● **Your task**
Repeat each line exactly, leaving nothing out.

* START *

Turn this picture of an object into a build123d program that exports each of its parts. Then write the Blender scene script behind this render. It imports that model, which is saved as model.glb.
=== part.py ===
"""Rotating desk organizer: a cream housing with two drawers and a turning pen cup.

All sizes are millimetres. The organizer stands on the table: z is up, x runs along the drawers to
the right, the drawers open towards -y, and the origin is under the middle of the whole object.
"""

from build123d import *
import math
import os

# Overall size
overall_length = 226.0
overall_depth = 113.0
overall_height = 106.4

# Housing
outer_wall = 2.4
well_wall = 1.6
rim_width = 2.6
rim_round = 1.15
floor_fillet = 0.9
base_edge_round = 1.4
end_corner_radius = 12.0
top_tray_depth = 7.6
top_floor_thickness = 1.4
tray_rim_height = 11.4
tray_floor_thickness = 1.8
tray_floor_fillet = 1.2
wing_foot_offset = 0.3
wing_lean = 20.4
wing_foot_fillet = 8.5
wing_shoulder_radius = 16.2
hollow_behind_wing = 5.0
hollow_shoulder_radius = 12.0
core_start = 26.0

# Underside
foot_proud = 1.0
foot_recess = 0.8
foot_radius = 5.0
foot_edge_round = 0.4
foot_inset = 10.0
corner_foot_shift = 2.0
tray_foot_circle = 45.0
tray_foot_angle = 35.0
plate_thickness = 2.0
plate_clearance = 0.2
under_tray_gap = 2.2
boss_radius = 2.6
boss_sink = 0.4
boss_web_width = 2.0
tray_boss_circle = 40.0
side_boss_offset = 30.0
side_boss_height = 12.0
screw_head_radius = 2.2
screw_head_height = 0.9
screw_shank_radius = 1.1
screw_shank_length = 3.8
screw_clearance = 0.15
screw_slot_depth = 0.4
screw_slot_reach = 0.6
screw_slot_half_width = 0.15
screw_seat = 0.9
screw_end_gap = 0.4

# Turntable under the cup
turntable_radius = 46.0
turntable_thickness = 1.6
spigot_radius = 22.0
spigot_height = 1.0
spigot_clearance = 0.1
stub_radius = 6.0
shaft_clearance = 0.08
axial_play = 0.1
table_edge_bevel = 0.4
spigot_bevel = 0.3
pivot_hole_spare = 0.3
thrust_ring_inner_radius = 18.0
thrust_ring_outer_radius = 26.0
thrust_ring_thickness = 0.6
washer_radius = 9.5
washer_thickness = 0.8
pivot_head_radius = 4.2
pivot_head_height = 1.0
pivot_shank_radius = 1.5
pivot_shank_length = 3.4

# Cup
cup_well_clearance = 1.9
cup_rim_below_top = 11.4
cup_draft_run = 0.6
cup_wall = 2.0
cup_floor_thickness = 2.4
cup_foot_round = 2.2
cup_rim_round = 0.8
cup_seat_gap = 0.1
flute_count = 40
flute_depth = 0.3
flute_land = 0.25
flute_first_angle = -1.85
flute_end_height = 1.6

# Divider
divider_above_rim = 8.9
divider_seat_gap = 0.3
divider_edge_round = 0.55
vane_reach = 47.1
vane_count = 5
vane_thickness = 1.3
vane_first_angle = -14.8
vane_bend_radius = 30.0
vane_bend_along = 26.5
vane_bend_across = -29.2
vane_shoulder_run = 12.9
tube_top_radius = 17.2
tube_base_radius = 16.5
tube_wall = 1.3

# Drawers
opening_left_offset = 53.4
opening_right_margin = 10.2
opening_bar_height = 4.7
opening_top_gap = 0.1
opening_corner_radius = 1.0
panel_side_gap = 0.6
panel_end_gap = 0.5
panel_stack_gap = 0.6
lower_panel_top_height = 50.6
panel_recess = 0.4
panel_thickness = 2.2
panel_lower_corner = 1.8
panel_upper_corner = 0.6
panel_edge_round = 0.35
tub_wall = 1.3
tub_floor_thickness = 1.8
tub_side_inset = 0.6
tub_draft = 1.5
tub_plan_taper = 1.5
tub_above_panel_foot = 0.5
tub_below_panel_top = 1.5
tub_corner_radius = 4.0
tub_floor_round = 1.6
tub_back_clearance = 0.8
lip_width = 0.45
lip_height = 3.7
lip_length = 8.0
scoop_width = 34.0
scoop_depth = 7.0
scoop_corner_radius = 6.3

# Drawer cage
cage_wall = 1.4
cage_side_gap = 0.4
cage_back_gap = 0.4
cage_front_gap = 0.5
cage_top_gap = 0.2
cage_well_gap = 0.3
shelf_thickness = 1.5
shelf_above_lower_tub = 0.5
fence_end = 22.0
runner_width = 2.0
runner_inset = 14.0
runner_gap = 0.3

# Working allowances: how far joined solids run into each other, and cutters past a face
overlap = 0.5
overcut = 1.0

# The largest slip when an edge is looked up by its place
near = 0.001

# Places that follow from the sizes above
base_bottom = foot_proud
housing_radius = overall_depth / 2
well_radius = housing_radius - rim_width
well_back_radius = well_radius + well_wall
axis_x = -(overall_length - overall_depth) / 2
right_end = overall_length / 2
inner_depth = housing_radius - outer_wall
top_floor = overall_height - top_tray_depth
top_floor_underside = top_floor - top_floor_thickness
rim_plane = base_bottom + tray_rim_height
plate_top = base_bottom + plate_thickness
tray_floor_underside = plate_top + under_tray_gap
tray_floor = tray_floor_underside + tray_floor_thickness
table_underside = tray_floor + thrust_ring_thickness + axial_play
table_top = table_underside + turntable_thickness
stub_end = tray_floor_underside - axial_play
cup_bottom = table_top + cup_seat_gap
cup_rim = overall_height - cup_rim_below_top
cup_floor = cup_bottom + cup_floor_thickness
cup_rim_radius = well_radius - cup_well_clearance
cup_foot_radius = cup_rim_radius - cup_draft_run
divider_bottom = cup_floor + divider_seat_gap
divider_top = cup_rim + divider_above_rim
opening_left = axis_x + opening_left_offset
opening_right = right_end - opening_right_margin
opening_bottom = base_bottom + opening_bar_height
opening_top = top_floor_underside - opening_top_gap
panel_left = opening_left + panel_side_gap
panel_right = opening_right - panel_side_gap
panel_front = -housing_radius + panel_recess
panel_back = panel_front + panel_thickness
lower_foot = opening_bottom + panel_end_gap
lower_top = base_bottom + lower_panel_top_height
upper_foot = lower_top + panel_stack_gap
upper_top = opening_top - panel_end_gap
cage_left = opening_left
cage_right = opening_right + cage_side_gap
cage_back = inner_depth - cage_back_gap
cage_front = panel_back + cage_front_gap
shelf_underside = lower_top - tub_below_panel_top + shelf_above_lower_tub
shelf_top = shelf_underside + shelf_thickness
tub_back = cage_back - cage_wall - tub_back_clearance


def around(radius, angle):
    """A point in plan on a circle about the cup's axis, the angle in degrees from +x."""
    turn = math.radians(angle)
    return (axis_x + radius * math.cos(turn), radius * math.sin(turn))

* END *

● **Written response**
Turn this picture of an object into a build123d program that exports each of its parts. Then write the Blender scene script behind this render. It imports that model, which is saved as model.glb.
=== part.py ===
"""Rotating desk organizer: a cream housing with two drawers and a turning pen cup.

All sizes are millimetres. The organizer stands on the table: z is up, x runs along the drawers to
the right, the drawers open towards -y, and the origin is under the middle of the whole object.
"""

from build123d import *
import math
import os

# Overall size
overall_length = 226.0
overall_depth = 113.0
overall_height = 106.4

# Housing
outer_wall = 2.4
well_wall = 1.6
rim_width = 2.6
rim_round = 1.15
floor_fillet = 0.9
base_edge_round = 1.4
end_corner_radius = 12.0
top_tray_depth = 7.6
top_floor_thickness = 1.4
tray_rim_height = 11.4
tray_floor_thickness = 1.8
tray_floor_fillet = 1.2
wing_foot_offset = 0.3
wing_lean = 20.4
wing_foot_fillet = 8.5
wing_shoulder_radius = 16.2
hollow_behind_wing = 5.0
hollow_shoulder_radius = 12.0
core_start = 26.0

# Underside
foot_proud = 1.0
foot_recess = 0.8
foot_radius = 5.0
foot_edge_round = 0.4
foot_inset = 10.0
corner_foot_shift = 2.0
tray_foot_circle = 45.0
tray_foot_angle = 35.0
plate_thickness = 2.0
plate_clearance = 0.2
under_tray_gap = 2.2
boss_radius = 2.6
boss_sink = 0.4
boss_web_width = 2.0
tray_boss_circle = 40.0
side_boss_offset = 30.0
side_boss_height = 12.0
screw_head_radius = 2.2
screw_head_height = 0.9
screw_shank_radius = 1.1
screw_shank_length = 3.8
screw_clearance = 0.15
screw_slot_depth = 0.4
screw_slot_reach = 0.6
screw_slot_half_width = 0.15
screw_seat = 0.9
screw_end_gap = 0.4

# Turntable under the cup
turntable_radius = 46.0
turntable_thickness = 1.6
spigot_radius = 22.0
spigot_height = 1.0
spigot_clearance = 0.1
stub_radius = 6.0
shaft_clearance = 0.08
axial_play = 0.1
table_edge_bevel = 0.4
spigot_bevel = 0.3
pivot_hole_spare = 0.3
thrust_ring_inner_radius = 18.0
thrust_ring_outer_radius = 26.0
thrust_ring_thickness = 0.6
washer_radius = 9.5
washer_thickness = 0.8
pivot_head_radius = 4.2
pivot_head_height = 1.0
pivot_shank_radius = 1.5
pivot_shank_length = 3.4

# Cup
cup_well_clearance = 1.9
cup_rim_below_top = 11.4
cup_draft_run = 0.6
cup_wall = 2.0
cup_floor_thickness = 2.4
cup_foot_round = 2.2
cup_rim_round = 0.8
cup_seat_gap = 0.1
flute_count = 40
flute_depth = 0.3
flute_land = 0.25
flute_first_angle = -1.85
flute_end_height = 1.6

# Divider
divider_above_rim = 8.9
divider_seat_gap = 0.3
divider_edge_round = 0.55
vane_reach = 47.1
vane_count = 5
vane_thickness = 1.3
vane_first_angle = -14.8
vane_bend_radius = 30.0
vane_bend_along = 26.5
vane_bend_across = -29.2
vane_shoulder_run = 12.9
tube_top_radius = 17.2
tube_base_radius = 16.5
tube_wall = 1.3

# Drawers
opening_left_offset = 53.4
opening_right_margin = 10.2
opening_bar_height = 4.7
opening_top_gap = 0.1
opening_corner_radius = 1.0
panel_side_gap = 0.6
panel_end_gap = 0.5
panel_stack_gap = 0.6
lower_panel_top_height = 50.6
panel_recess = 0.4
panel_thickness = 2.2
panel_lower_corner = 1.8
panel_upper_corner = 0.6
panel_edge_round = 0.35
tub_wall = 1.3
tub_floor_thickness = 1.8
tub_side_inset = 0.6
tub_draft = 1.5
tub_plan_taper = 1.5
tub_above_panel_foot = 0.5
tub_below_panel_top = 1.5
tub_corner_radius = 4.0
tub_floor_round = 1.6
tub_back_clearance = 0.8
lip_width = 0.45
lip_height = 3.7
lip_length = 8.0
scoop_width = 34.0
scoop_depth = 7.0
scoop_corner_radius = 6.3

# Drawer cage
cage_wall = 1.4
cage_side_gap = 0.4
cage_back_gap = 0.4
cage_front_gap = 0.5
cage_top_gap = 0.2
cage_well_gap = 0.3
shelf_thickness = 1.5
shelf_above_lower_tub = 0.5
fence_end = 22.0
runner_width = 2.0
runner_inset = 14.0
runner_gap = 0.3

# Working allowances: how far joined solids run into each other, and cutters past a face
overlap = 0.5
overcut = 1.0

# The largest slip when an edge is looked up by its place
near = 0.001

# Places that follow from the sizes above
base_bottom = foot_proud
housing_radius = overall_depth / 2
well_radius = housing_radius - rim_width
well_back_radius = well_radius + well_wall
axis_x = -(overall_length - overall_depth) / 2
right_end = overall_length / 2
inner_depth = housing_radius - outer_wall
top_floor = overall_height - top_tray_depth
top_floor_underside = top_floor - top_floor_thickness
rim_plane = base_bottom + tray_rim_height
plate_top = base_bottom + plate_thickness
tray_floor_underside = plate_top + under_tray_gap
tray_floor = tray_floor_underside + tray_floor_thickness
table_underside = tray_floor + thrust_ring_thickness + axial_play
table_top = table_underside + turntable_thickness
stub_end = tray_floor_underside - axial_play
cup_bottom = table_top + cup_seat_gap
cup_rim = overall_height - cup_rim_below_top
cup_floor = cup_bottom + cup_floor_thickness
cup_rim_radius = well_radius - cup_well_clearance
cup_foot_radius = cup_rim_radius - cup_draft_run
divider_bottom = cup_floor + divider_seat_gap
divider_top = cup_rim + divider_above_rim
opening_left = axis_x + opening_left_offset
opening_right = right_end - opening_right_margin
opening_bottom = base_bottom + opening_bar_height
opening_top = top_floor_underside - opening_top_gap
panel_left = opening_left + panel_side_gap
panel_right = opening_right - panel_side_gap
panel_front = -housing_radius + panel_recess
panel_back = panel_front + panel_thickness
lower_foot = opening_bottom + panel_end_gap
lower_top = base_bottom + lower_panel_top_height
upper_foot = lower_top + panel_stack_gap
upper_top = opening_top - panel_end_gap
cage_left = opening_left
cage_right = opening_right + cage_side_gap
cage_back = inner_depth - cage_back_gap
cage_front = panel_back + cage_front_gap
shelf_underside = lower_top - tub_below_panel_top + shelf_above_lower_tub
shelf_top = shelf_underside + shelf_thickness
tub_back = cage_back - cage_wall - tub_back_clearance


def around(radius, angle):
    """A point in plan on a circle about the cup's axis, the angle in degrees from +x."""
    turn = math.radians(angle)
    return (axis_x + radius * math.cos(turn), radius * math.sin(turn))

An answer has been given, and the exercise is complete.